To conclude, an engine monitor with CHT readouts for each cylinder; engine management (and maintenance) that keeps CHTs below 400F as an absolute limit and: Adjusting oil pressure to the legal maximum for your installation; and run straight mineral oil for maximum lead solvency. These steps appear to reduce valve train distress. Finally, at overhaul insist on valve hydraulic units that maximize oil flow to the rocker boxes.
I have a 1978 201J model that I just had to have 2 cylinders overhauled on and noticed this: on the #3 cylinder the previous owner had stated that they were having an issue with a sticking valve several times on that specific cyl. He stated that as soon as he started using Marvel Mystery Oil this problem ceased to happen again. (During winter oil changes I always used this also to help with easier starts and prevent sticking valves on my C model- although not officially approved for use, I never had a sticking valve either). Anyway, back to my J model. When the cylinders came off I noticed that I couldn’t manually move the rocker arm up and down. The cause was that during assembly at overhaul(or sometime shortly after) the bushing that the rocker arm rotates up and down in worked itself partially out or was never totally pressed in and seated (bottomed out). This caused significant binding in the valve train, hence valve sticking open. In your case, maybe closed causing a bent push rod. Just a thought because of my experience, I hope this helps.

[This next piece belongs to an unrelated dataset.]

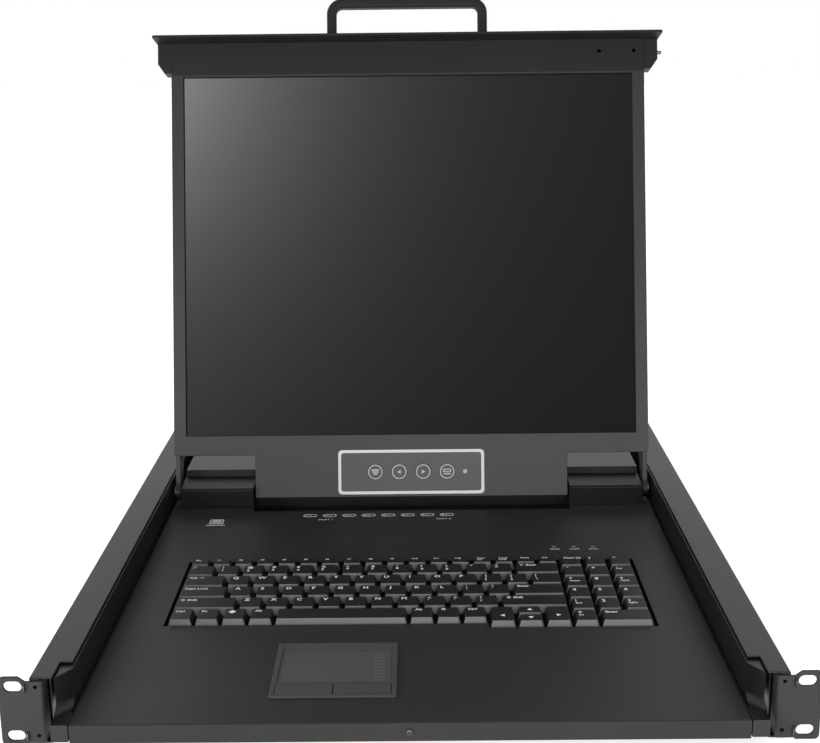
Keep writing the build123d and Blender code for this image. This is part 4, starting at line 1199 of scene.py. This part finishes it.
@dataclass
class Keyboard:
    """Key caps with printed legends over their guide, membrane and back plate."""

    side_taper: float = 1.9 * MM
    front_taper: float = 1.1 * MM
    rear_taper: float = 1.7 * MM
    corner: float = 1.0 * MM
    corner_steps: int = 3
    rim: float = 0.55 * MM
    cap_height: float = 6.2 * MM
    stem_half: float = 2.0 * MM
    letter_size: float = 5.4 * MM
    stack_size: float = 4.4 * MM
    word_size: float = 3.9 * MM
    small_size: float = 2.9 * MM
    letter_bold: float = 0.02
    print_depth: float = 0.06 * MM
    margin: tuple[float, float] = (2.0 * MM, 1.6 * MM)
    stack_gap: float = 1.5 * MM
    short_gap: float = 0.4
    arrow_reach: float = 1.9 * MM
    arrow_drop: float = 0.12
    short_key: float = 13.0 * MM

    def build(self) -> None:
        """Make the caps of every key group and dress what lies under them."""
        for group in LEGENDS:
            self._group(group, LEGENDS[group], solid_boxes(group))
        self._arrows(solid_boxes("arrow_keys"))
        paint(MOULDING, "key_guide", "keyboard_membrane")
        paint(ZINC, "keyboard_backplate")

    def _group(self, group: str, legends: Sequence[str], boxes: Sequence[tuple[Vector, Vector]]) -> None:
        """Make the caps and legends of one group.

        Args:
            group: Name of the CAD node.
            legends: What each key says, from the back row to the front.
            boxes: Corners of each key in the same order.
        """
        shaper = Shaper()
        for legend, (low, high) in zip(legends, boxes, strict=True):
            self._cap(shaper, low, high)
            if legend:
                self._legend(shaper, legend, low, high)
        shaper.piece(f"{group}_caps", group, "keys", group)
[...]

Richard asked about ‘bent rods’ in the #5 cyl and stuck valves on the #2 cylinder.
What kind of ‘rod’ is the submitter talking about?
Which valves?
Sometimes, nomenclature matters.
I have read that operating too rich can also cause sticking valves. Like during taxi with the mixture always full rich. The excess unburned lead can result in carbon build up on the valve stems and elsewhere.